Havelock will have a new mayor.
Will Lewis won a resounding victory over long-time incumbent Jimmy Sanders in Tuesday’s city election. With vote totals still unofficial, Lewis totaled 624 votes, while Sanders got 319.
Lewis said he worked hard for the victory.
“I’ve had meet-and-greets. I’ve knocked on hundreds of doors for the last four days and talked to a lot of citizens and been in a lot of places to get in front of people,” he said. “I feel like I worked very hard for this. I worked harder on this than I did for the last two elections.”
Lewis was a two-term city commissioner who decided to seek the mayor’s seat instead of seeking re-election to the board. He will be sworn in as Havelock’s mayor in December.
“We’re going to be focused on the economic plan that we’ve already started,” Lewis said. “I’m going to immediately start with my accessibility plan, which is going to be some mayor’s office hours, getting the mayor’s calendar on the Internet where everyone can see it what the mayor is doing and where he’s at. Those kinds of things I’m going to start on immediately.
“The other things that I’ll be focused on are things I’ve been talking about all the time, protection of Cherry Point, economic diversity, making sure we have a plan for the things we want. And I also want to have a sit-down with the board and all of us talking about our expectations for each of us. We’re going to have a lot of new challenges and new people, and I think it will be good to kind of get all that aired out and find out where we’re going.”
Lewis said Sanders was a worthy opponent.
“I have an immense amount of respect for Jimmy and I’ve said that the whole time,” Lewis said. “Jimmy’s done great things for the city. I believe that it is time for my style of leadership to be in charge of the city. I’m glad that I’ve won, but I greatly appreciate all that Jimmy has done for the city.”
Sanders said the voice of the people was clear.
“I got beat. It’s pretty simple, but you know, you hang around as long as I did you are going to make a lot of people mad. Life goes on,” said Sanders, who was seeking a third consecutive term as mayor. “On the positive side, I have no more worries or pressures or concerns. I can enjoy my grandchildren and that’s what I intend to do.”
Lewis said he has learned a great deal from watching Sanders as mayor for the last two terms.
“The way to run a meeting formally, I would have had no clue,” Lewis said. “Jimmy’s been my only man for eight years, so everything I’ve learned about handling all of that I’ve learned from Jimmy and I’ll figure the rest out as I go.”
For the two open commissioner seats, incumbent Jim Stuart was re-elected and newcomer Brenda Wilson will take a seat on the board.

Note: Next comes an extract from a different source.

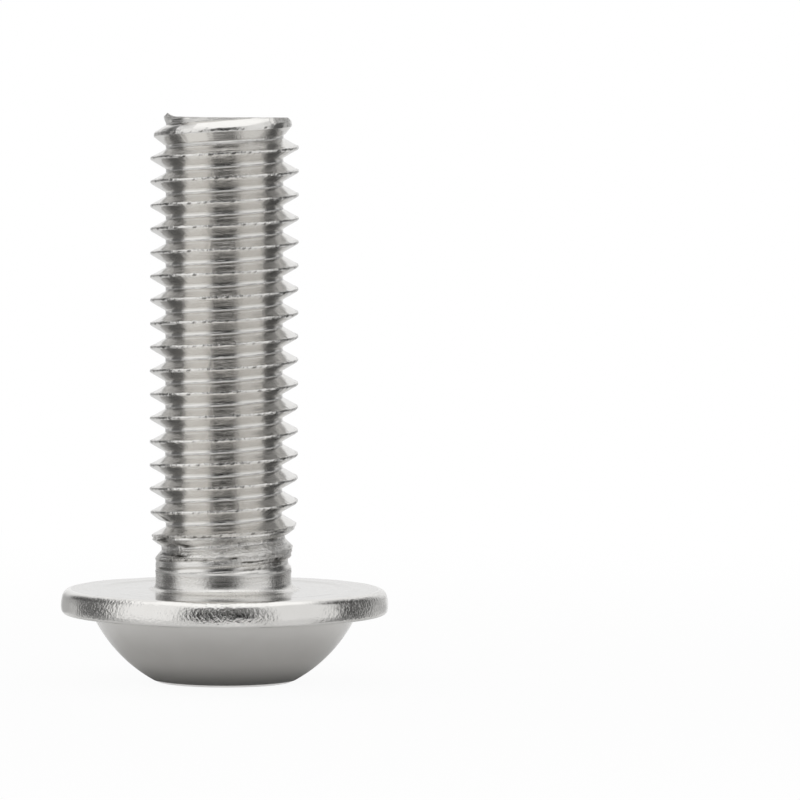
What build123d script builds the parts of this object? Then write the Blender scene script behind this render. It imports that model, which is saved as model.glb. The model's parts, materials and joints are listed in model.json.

“I’m excited. All day today, to talk to people, to hear what their city needs and to be one of those people helping this city grow, is exciting,” said Wilson. “I had my mama and I had my son and my husband and so we just turned it into a family affair because this is our home. This is our home town and we want to take care of Havelock.”
Wilson, a newcomer to city politics, received the most votes at 518. Stuart received 379 to win a third term on the board.
“I’m gratified. I worked real hard,” he said. “I’m normally just being myself and let the chips fall. Brenda is, of course, the new person. She got a lot of votes. She’s got a good personality and she’s very smart, so we should work very well together.”
Peter Van Vliet finished third in the commissioners race with 350, followed by George Corbin with 301 and Matthew “Sugarbear” Jones at 183.
“It was a very good learning experience for me and I just really appreciate everyone coming out to help support me,” said Van Vliet, running for commissioner for the first time. “I just hope that I can maintain that support so that when it comes to stepping up to this plate again I can depend on them.”
Corbin was seeking election for the second time.
“Everybody worked hard and the people picked out who they wanted,” he said. “Everybody worked for it and the people came out and voted.”
During the campaign, Jones promised to represent the people, not special interests.
“I‘m going to have to get more people to come out to vote and voice their opinion in order to get a seat,” he said. “It’s kind of hard to do all this stuff by yourself.”
Chief Judge Lillian Creger, of the Havelock East Precinct, said there were no glitches in the machinery at that precinct and voting went smoothly.
Chief Judge Barb Whiteman, at the Havelock West Precinct, said there were no issues with voting machinery; however some voters complained that the polling place had changed from the auditorium to a side room off the gymnasium, causing some to have to make an extra walk to place their vote.
“I’m just happy for change and for improvements, something different than the last 30 years,” said voter Terry Morton.
Of 8,716 registered voters in Havelock, 950 voted for a voter turnout of 10.9 percent.
“I came and voted for mayor,” said Deborah Shirk. “I think they needed to get a younger mayor and get some more businesses to come into Havelock. I work in real estate. I just think we needed some changes. We need some more restaurants and I want so see Havelock grow.”
Mark Wood said he wanted new people to represent the city.
“The reason I voted was because I think we need a change,” he said. “I think the present board is getting stagnant. The people in there need to go. We need fresher people.”